• EXERCISE: Set down each line from the one containing "const cyclamen = new THREE.Group();" to the one containing "bpy.data.objects.remove(obj)", inclusive, exactly as written and with nothing further.

----------

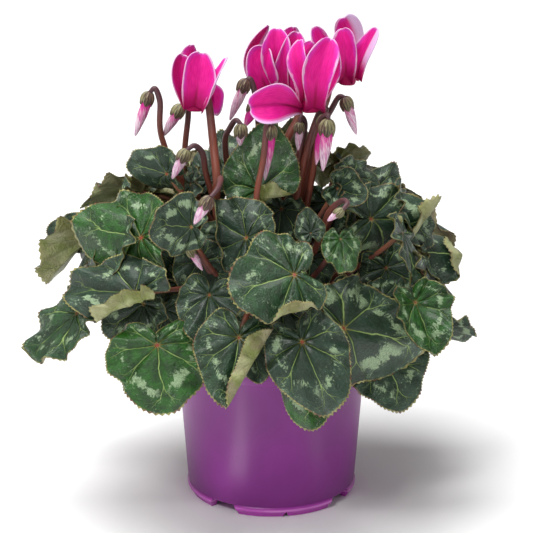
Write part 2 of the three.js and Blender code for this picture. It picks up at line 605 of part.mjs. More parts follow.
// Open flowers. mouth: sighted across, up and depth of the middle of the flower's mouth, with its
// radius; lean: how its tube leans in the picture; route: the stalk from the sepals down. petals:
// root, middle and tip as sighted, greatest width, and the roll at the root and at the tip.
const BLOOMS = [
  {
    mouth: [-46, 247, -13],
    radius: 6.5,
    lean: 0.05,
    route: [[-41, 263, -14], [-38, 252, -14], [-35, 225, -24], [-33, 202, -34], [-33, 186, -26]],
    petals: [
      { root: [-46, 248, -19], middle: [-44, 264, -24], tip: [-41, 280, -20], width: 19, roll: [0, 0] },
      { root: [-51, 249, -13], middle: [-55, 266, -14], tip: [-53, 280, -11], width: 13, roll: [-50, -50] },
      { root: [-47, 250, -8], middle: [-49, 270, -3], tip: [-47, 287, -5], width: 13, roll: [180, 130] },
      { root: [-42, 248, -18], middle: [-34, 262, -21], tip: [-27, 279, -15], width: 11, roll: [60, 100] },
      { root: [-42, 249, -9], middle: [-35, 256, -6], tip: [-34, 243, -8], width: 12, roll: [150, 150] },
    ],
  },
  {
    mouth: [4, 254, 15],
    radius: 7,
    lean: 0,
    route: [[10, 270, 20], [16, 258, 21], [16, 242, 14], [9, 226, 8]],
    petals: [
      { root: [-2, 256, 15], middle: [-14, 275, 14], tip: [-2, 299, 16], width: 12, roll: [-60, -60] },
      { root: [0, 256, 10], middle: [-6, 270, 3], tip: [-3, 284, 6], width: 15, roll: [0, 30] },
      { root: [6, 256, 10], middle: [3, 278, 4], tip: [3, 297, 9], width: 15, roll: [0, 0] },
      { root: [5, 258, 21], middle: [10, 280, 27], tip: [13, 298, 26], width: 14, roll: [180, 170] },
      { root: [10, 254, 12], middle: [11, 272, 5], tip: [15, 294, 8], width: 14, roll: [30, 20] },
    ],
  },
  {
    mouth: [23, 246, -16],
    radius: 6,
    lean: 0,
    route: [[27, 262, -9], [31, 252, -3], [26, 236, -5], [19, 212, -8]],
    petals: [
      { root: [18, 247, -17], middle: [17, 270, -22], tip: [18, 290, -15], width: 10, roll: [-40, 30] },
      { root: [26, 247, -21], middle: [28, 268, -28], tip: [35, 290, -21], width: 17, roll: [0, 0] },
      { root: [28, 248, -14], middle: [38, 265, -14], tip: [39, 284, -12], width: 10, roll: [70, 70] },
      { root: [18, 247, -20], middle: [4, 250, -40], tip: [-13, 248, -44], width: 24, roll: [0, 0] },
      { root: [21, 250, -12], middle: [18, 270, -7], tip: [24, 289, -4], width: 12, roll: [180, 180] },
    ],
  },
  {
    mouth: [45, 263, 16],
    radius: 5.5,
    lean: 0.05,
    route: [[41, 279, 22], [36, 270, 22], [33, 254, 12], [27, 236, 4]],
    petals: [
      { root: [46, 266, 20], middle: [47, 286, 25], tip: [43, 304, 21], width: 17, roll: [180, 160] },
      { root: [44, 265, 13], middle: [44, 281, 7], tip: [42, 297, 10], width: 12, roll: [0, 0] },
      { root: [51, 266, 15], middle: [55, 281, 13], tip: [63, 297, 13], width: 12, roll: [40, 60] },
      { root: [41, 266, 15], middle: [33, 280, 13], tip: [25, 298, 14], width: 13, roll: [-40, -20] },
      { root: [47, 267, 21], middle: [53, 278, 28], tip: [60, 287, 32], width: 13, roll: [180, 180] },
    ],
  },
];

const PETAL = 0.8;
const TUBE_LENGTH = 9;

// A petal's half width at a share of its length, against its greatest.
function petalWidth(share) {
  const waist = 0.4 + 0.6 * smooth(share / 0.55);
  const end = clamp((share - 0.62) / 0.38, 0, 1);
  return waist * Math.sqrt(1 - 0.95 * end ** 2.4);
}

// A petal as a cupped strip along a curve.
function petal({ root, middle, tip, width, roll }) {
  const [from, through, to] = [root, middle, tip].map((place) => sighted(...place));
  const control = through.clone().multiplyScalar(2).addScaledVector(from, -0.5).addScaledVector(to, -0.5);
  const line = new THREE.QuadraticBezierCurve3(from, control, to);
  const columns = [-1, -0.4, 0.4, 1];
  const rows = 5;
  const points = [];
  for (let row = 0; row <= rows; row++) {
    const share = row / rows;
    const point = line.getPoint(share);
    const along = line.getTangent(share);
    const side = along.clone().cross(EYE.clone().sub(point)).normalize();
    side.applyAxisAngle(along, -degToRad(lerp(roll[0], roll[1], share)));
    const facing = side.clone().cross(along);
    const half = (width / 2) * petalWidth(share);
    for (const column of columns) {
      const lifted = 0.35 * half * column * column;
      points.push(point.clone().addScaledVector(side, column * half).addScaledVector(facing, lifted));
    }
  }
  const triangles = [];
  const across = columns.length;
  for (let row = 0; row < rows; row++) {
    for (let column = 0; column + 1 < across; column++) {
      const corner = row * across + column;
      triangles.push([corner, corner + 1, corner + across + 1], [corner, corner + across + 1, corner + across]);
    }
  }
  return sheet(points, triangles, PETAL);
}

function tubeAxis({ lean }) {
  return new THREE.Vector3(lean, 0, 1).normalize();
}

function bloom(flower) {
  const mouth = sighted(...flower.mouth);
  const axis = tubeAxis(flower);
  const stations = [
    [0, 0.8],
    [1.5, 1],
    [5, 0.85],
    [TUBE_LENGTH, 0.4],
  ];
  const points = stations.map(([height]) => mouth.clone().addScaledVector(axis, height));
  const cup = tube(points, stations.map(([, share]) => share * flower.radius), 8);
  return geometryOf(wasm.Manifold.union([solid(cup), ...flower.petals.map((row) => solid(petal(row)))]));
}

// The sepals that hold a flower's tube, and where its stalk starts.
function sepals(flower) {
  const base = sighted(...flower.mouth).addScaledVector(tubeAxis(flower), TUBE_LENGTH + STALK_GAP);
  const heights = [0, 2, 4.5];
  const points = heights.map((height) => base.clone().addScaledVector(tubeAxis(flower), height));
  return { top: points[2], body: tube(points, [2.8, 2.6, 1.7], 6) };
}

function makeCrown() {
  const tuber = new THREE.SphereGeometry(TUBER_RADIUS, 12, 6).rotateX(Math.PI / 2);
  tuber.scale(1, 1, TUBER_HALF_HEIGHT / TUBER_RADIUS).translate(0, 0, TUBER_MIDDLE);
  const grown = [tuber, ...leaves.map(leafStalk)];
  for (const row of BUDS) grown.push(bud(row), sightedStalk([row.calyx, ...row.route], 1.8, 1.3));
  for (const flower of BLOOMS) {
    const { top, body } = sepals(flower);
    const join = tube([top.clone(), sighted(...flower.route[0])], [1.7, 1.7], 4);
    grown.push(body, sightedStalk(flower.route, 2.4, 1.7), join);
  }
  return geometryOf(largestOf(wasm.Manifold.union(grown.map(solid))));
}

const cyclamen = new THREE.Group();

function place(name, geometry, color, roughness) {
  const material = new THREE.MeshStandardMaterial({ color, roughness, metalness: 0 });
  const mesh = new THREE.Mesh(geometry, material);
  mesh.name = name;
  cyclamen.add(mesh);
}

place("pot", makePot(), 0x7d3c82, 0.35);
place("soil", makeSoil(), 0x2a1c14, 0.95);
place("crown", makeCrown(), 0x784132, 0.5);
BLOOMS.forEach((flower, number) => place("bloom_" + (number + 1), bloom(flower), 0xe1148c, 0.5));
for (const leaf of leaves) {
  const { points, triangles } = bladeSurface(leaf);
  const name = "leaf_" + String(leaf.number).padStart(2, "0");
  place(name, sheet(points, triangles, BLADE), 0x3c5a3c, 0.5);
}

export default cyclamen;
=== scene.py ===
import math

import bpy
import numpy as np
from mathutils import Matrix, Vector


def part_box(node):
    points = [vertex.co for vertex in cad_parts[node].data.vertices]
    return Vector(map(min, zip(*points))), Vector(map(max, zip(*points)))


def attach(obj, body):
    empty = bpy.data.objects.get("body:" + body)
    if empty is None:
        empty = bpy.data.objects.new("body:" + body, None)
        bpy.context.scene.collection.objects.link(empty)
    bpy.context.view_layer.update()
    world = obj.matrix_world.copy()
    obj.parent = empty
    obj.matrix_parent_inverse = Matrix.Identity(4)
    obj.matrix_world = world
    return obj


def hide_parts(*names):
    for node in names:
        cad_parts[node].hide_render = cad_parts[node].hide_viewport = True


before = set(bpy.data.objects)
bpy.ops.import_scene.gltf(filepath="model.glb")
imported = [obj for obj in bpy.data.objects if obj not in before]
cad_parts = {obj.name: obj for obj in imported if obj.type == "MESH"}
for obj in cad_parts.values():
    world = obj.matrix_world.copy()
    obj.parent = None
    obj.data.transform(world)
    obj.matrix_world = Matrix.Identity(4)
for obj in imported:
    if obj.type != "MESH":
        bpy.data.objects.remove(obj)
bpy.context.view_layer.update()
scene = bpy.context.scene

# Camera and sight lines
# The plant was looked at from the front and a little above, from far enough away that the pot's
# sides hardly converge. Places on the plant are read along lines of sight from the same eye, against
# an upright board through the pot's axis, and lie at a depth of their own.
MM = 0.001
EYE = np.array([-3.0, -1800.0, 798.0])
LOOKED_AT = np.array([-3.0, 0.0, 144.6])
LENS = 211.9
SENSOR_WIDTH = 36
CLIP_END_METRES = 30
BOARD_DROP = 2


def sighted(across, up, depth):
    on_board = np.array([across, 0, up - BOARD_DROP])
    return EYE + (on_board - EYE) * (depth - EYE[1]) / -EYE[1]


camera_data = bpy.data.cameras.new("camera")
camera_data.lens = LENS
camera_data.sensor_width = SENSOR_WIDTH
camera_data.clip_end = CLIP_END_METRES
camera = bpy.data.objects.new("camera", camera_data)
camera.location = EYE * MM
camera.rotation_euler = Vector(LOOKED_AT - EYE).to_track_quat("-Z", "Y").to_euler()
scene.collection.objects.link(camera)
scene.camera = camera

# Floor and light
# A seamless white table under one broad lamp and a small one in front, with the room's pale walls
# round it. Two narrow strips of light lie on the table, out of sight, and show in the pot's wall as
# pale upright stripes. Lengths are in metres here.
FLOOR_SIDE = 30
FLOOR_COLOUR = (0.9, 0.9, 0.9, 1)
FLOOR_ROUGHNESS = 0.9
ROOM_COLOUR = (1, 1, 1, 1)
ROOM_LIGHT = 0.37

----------

• RESULT BELOW:
const cyclamen = new THREE.Group();

function place(name, geometry, color, roughness) {
  const material = new THREE.MeshStandardMaterial({ color, roughness, metalness: 0 });
  const mesh = new THREE.Mesh(geometry, material);
  mesh.name = name;
  cyclamen.add(mesh);
}

place("pot", makePot(), 0x7d3c82, 0.35);
place("soil", makeSoil(), 0x2a1c14, 0.95);
place("crown", makeCrown(), 0x784132, 0.5);
BLOOMS.forEach((flower, number) => place("bloom_" + (number + 1), bloom(flower), 0xe1148c, 0.5));
for (const leaf of leaves) {
  const { points, triangles } = bladeSurface(leaf);
  const name = "leaf_" + String(leaf.number).padStart(2, "0");
  place(name, sheet(points, triangles, BLADE), 0x3c5a3c, 0.5);
}

export default cyclamen;
=== scene.py ===
import math

import bpy
import numpy as np
from mathutils import Matrix, Vector


def part_box(node):
    points = [vertex.co for vertex in cad_parts[node].data.vertices]
    return Vector(map(min, zip(*points))), Vector(map(max, zip(*points)))


def attach(obj, body):
    empty = bpy.data.objects.get("body:" + body)
    if empty is None:
        empty = bpy.data.objects.new("body:" + body, None)
        bpy.context.scene.collection.objects.link(empty)
    bpy.context.view_layer.update()
    world = obj.matrix_world.copy()
    obj.parent = empty
    obj.matrix_parent_inverse = Matrix.Identity(4)
    obj.matrix_world = world
    return obj


def hide_parts(*names):
    for node in names:
        cad_parts[node].hide_render = cad_parts[node].hide_viewport = True


before = set(bpy.data.objects)
bpy.ops.import_scene.gltf(filepath="model.glb")
imported = [obj for obj in bpy.data.objects if obj not in before]
cad_parts = {obj.name: obj for obj in imported if obj.type == "MESH"}
for obj in cad_parts.values():
    world = obj.matrix_world.copy()
    obj.parent = None
    obj.data.transform(world)
    obj.matrix_world = Matrix.Identity(4)
for obj in imported:
    if obj.type != "MESH":
        bpy.data.objects.remove(obj)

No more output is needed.